An 8% coupon bond that pays interest semi-annually that is priced at par will have a value of _____ and semi-annual interest payments of _____.

a.

$1,040; $40

b.

$1,000; $40

c.

$1,000; $80

d.

$1,080; $80

City Housing (CH) wants to set up a temporary housing facility in an area recently damaged by a flood. During the first year, CH estimates that this project will generate $35 million in revenues $15 million in operating expenses and $5 million in depreciation. CH has a marginal tax rate of 20%. CH's free cash flow for the first year of operation is closest to what value?

a.

$12.0 million

b.

$8.0 million

c.

$16.0 million

d.

$4.0 million

KRA Inc. wants to purchase a parcel of wilderness land near a scenic beach. This land will cost $620,000 today, but by renting out wilderness campsites on this land, KRA expects to make $30,000 at the end of every year indefinitely. If the appropriate discount rate is 6%, then the NPV of this new wilderness campsite is closest to:

a.

$37,500

b.

-$37,500

c.

$20,000

d.

-$20,000

Which of the following statements is FALSE?

a.

The NPV investment rule is not the simples decision rule to use.

b.

By setting the NPV equal to zero and solving for n, we find the IRR.

c.

If you are unsure of your cost of capital estimate, it is important to determine how sensitive your analysis is to errors in this estimate.

d.

The IRR investment rule will not necessarily identify the correct decision in all situations.

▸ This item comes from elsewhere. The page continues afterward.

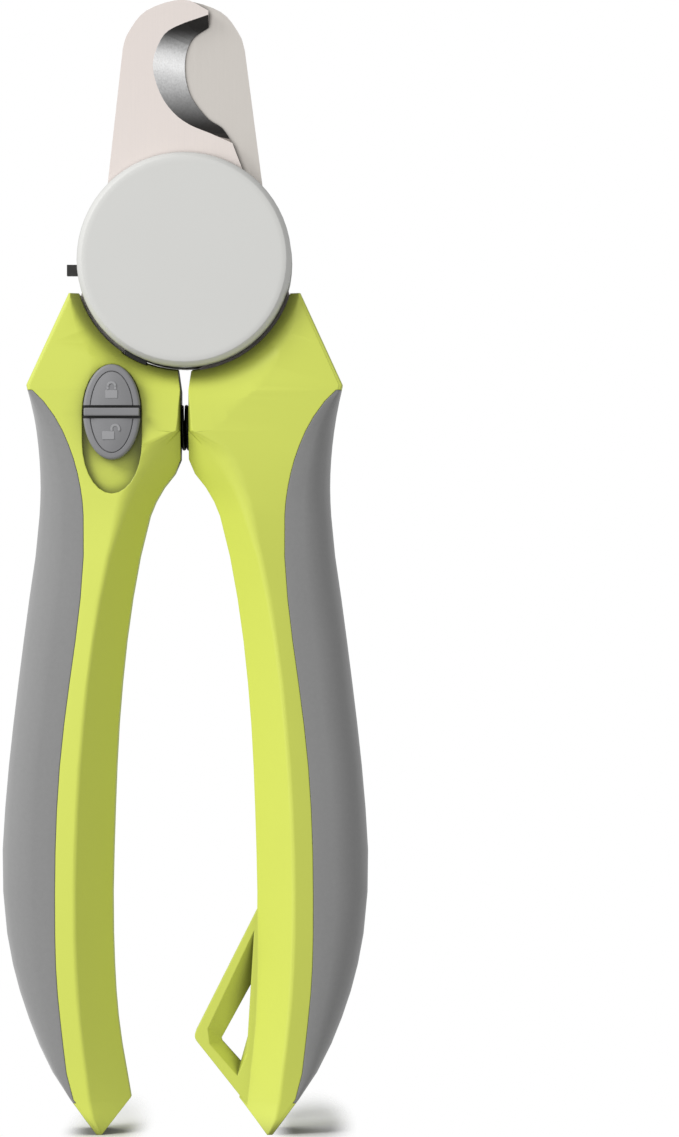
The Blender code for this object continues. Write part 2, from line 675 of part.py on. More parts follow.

Olson Auto is considering an opportunity that requires an investment of $980,000 today and will provide $250,000 one year from now, $450,000 two years from now, and $650,000 three years from now. If the appropriate interest rate is 10%, then the NPV of this opportunity is closest to:

a.

$300,000

b.

$1,300,000

c.

-$88,000

d.

$88,000

Archimodo Inc. currently produces 500,000 electric scooters a year and expects output levels to remain steady in the future. It buys subassemblies from an outside supplier at a price of $3.50 each. The plant manager believes that it would be cheaper to vertically integrate and make these subassemblies rather than buy them. Direct in-house production costs are estimated to be only $1.80 per subassembly. The necessary machinery would immediately cost $800,000 and would be obsolete in 10 years. This investment would be depreciated to zero for tax purposes using a 10-year straight line depreciation. The plant manager estimates that the operation would require additional working capital of $40,000 immediately but argues that this sum can be ignored since it is recoverable at the end of the ten years. The expected after tax proceeds from scrapping the machinery after 10 years is $10,000. Archimodo pays tax at a rate of 20% and has an opportunity cost of capital of 14%. The incremental cash flow that Archimodo will incur in year 1 if they elect to manufacture subassemblies in house is closest to:

a.

$600,000

b.

$650,000

c.

$800,000

d.

$750,000

e.

$700,000

Eugene Ward hopes to be the owner of a sole proprietor hamburger shop. He recently learned that he can purchase a hamburger grill that will cook hamburger twice as fast as the existing grills for $20,000. This grill would be depreciated straight line over 10 years to a salvage value of $2,000. Eugene expects that the new grill will produce sales of $30,000 per year for the next 10 years. Working capital is expected to increase by $5,000 immediately, mostly from additional hamburger patties. Eugene expects the new grill can be sold to another restaurant in 10 years for $5,000. Eugene's marginal tax rate is 24%. If the opportunity cost of capital is 12%, then the NPV for this venture is closest to:

a.

-$20,000

b.

$20,000

c.

$100,000

d.

$200,000

Which of the following statements is FALSE?

a.

Overhead expenses are associated with activities that are not directly attributable to a single business activity but instead affect many different areas of the corporation.

b.

Because value is given up when a resource is used by another project, we should include the opportunity cost as an incremental cost of the project.

c.

When computing the incremental earnings of an investment decision, we should include all changes between the firm's earnings with the project versus without the project.

d.

Interest expense is incremental with respect to the current decision regarding the project and should be included in its analysis.